Sociedade impõe exigências

O sociólogo e mestre em Psicologia pela Universidade de Fortaleza (Unifor) Emanuel Ramos explica que a autoestima é a capacidade do sujeito de se valorizar. “É um processo complexo de autoconhecimento, de saber seus pontos altos e baixos”. Ele explica que para a mulher é algo bem mais elaborado, já que a sociedade impõe mais exigências sobre elas. “Ela tem que ser esposa, mãe, bem-sucedida, feminina, ter hábitos saudáveis, além de estar dentro dos padrões de beleza exigidos”. Ele pontua que os autores da área chamam esse momento de “a era da sobrecarga para a mulher”, porque sai a figura da Amélia e entra a da Mulher Maravilha, que deve conciliar tudo.

"Eu conversei com algumas mulheres que fizeram o ensaio e essa questão da surpresa delas com o trabalho final é surpreendente.

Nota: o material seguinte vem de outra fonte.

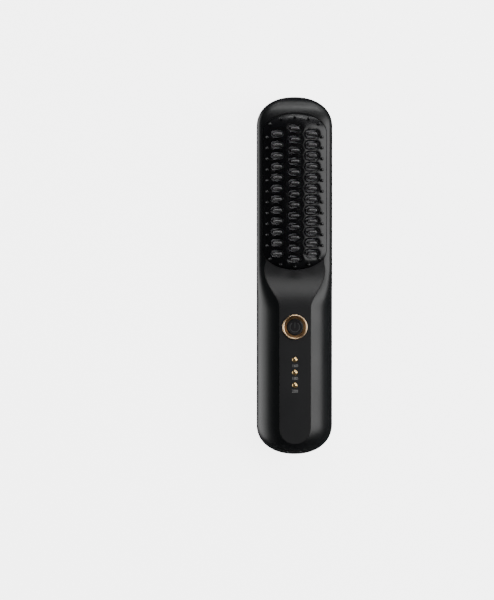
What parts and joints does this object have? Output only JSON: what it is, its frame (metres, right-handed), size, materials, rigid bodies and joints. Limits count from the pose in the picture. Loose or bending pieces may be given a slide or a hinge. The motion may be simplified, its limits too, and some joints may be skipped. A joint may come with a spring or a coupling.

Elas dizem que não sabiam que eram tão bonitas"
Emanuel Ramos, psicólogo

“Nós vivemos em um momento em que a mulher é muito cobrada culturalmente acerca da beleza e isso muitas vezes é um fator gerador de culpa”. Ele esclarece que não conseguir alcançar o padrão de beleza imposto pela sociedade gera uma intensa insatisfação e isso tem um desdobramento na autoestima. “Se ela não se enquadra nesse padrão vai gerar um processo baixa autoestima e isso pode desencadear uma série de outros transtornos, como anorexia ou bulimia”. Emanuel pontua que os transtornos ligados a questões de não aceitação do corpo podem levar ainda a quadros depressivos.

Para ajudar, o professor universitário do Instituto Dom José (IDJ) afirma que é importante saber a origem da baixa autoestima. “Às vezes não é só a questão dessa cultura física do corpo, já que nós vivemos em um momento de crise”. Segundo ele, o desemprego também é uma questão séria que provoca estigmas. “O sujeito na sociedade capitalista só é visto se ele tiver poder de consumo”. Independente da origem do problema, o diálogo em todas as instâncias é valido.

Emanuel garante que ensaios que exaltam a beleza da mulher, como o projeto "Amanhe.Ser" e o da fotógrafa Tainah Picanço, de fato fazem bem. “Eu conversei com algumas mulheres que fizeram o ensaio e essa questão da surpresa delas com o trabalho final é surpreendente. Elas dizem que não sabiam que eram tão bonitas, ou que não imaginavam que pudessem ser tão sensuais".